Updating Complex Geometry

In urban and suburban areas, the boundaries of municipalities and CDPs are typically constructed using multipolygons with individual ways shared with other civil boundaries. In this case, the process of updating the geometry is more complex.

  1. In your OSM data layer, select the first way that is a member of the existing boundary relation. Download data from OSM along this way. Using a small offset of 2 meters around the way can help keep download sizes small in dense urban areas.
  2. If the way has any feature tags on it (e.g., barrier=fence) remap the relevant features so they're no longer conflated with the boundary way.
  3. Unglue this way (G key) from other features and if you're prompted, leave tags on the existing nodes to separate the boundary way from other conflated features. This will also break the relations that the way is a member of, but you'll be reconnecting those relations as you work.
  4. There may be tagged nodes on the way where someone has placed a gate, stop sign, etc. onto the boundary way. Get info on the boundary way (Cmd/Ctrl I) to get its ID then search (Cmd/Ctrl F) for tagged nodes in the way using this query with the ID of the way: (child id:....) and (-tags:0). Remap the relevant features so they're no longer conflated with the boundary way.
  5. Select suitable start and end points on the new boundary way from TIGER and split it (P key) so that matches the length of the old boundary way as closely as possible.
  6. Decide whether to keep the old boundary way or use the new boundary way. If this boundary segment is a component of something much bigger than a municipality, like a state or international border, you probably want to keep the old boundary way. Also, if the boundary segment follows an indeterminate feature like coastline, it's likely that the TIGER data is not very good and it would be better to keep the old boundary way.
    1. If you're keeping the old boundary way, delete the new segment from TIGER. If appropriate, adjust the endpoints of the old boundary way so that they are connected to the new TIGER segments on either end.
    2. If you're using the new boundary way, select both the old and new boundary ways and use Replace Geometry (Cmd/Ctrl G) to update the old way with the geometry from the new way. This preserves as much of the history as possible. The endpoints of the way will likely now be disconnected from the adjacent ways that were part of other boundaries. Move the endpoints of the old adjacent ways to connect them to the ends of the new segment from TIGER.
  7. Select the next way (working either clockwise or counterclockwise) in the boundary relation and repeat this process from step 2 until you've gone through all the ways in the boundary relation.
  8. If everything went well, all the relations that share ways with the boundary you're working on should be reassembled. Check them by selecting the members of the boundary relation, then going through the other relations that they're members of one by one to confirm that all the relations are fully connected and there are no gaps.

Tag Cleanup

Clean up the tags on the relation by deleting all the tags that came from the TIGER/Line data and any tiger:* tags that came from the boundary in OSM. Keep, correct, or add the admin_level=*, boundary=*, gnis:feature_id=*, name=*, place=*, source=*, wikipedia=*, and wikidata=* tags. Census Designated Places should be tagged with boundary=census and no admin_level tag and Incorporated Places should be tagged with boundary=administrative and admin_level=*. Update the source=* tag on the boundary relation and all the member ways with a reference to the TIGER/Line data you used.

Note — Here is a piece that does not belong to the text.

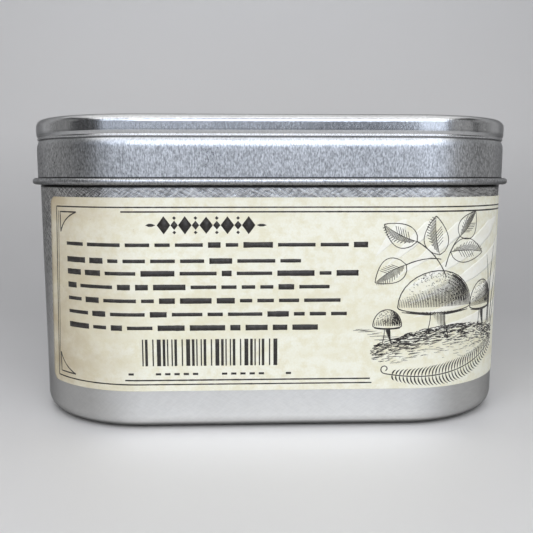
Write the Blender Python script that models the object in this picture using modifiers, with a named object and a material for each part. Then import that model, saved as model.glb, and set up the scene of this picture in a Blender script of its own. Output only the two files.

While you're working on this, add or update the population=*, population:date=*, and source:population=* tags using data from the Census Bureau Data Table.

Note that the property tags for the CDP (or administrative) boundary do not belong on the way(s) that make up the boundary. The only tag that belongs on these ways is the source=2023 TIGER/Line Shapefiles (https://www.census.gov/geographies/mapping-files/time-series/geo/tiger-line-file.html) tag so that it's easy to see when the boundary was last updated. Keep these ways clean so that they can be reused in adjacent boundary relations.

Check your work

You should have:

  1. A place node with a GNIS Feature ID that corresponds to a record in the Populated Place class, or a record in the Census class that does not have "Census Designated Place" as a suffix to the name. The place node should have place=*, gnis:feature_id=*, name=*, official_name=*, population=*, population:date=*, source:population=*, website=*, wikipedia=*, and wikidata=* tags.
  2. An updated boundary way with no tags except source=* but with the full history of the previous boundary ways.
  3. A boundary relation with the place node and boundary way as members and with correct admin_level=*, boundary=*, border_type=*, gnis:feature_id=*, name=*, official_name=*, population=*, population:date=*, source:population=*, website=*, wikipedia=*, and wikidata=* tags.

If it all looks good, upload the changeset. Congratulations! You've just updated the CDP boundary so that it can be used for geocoding!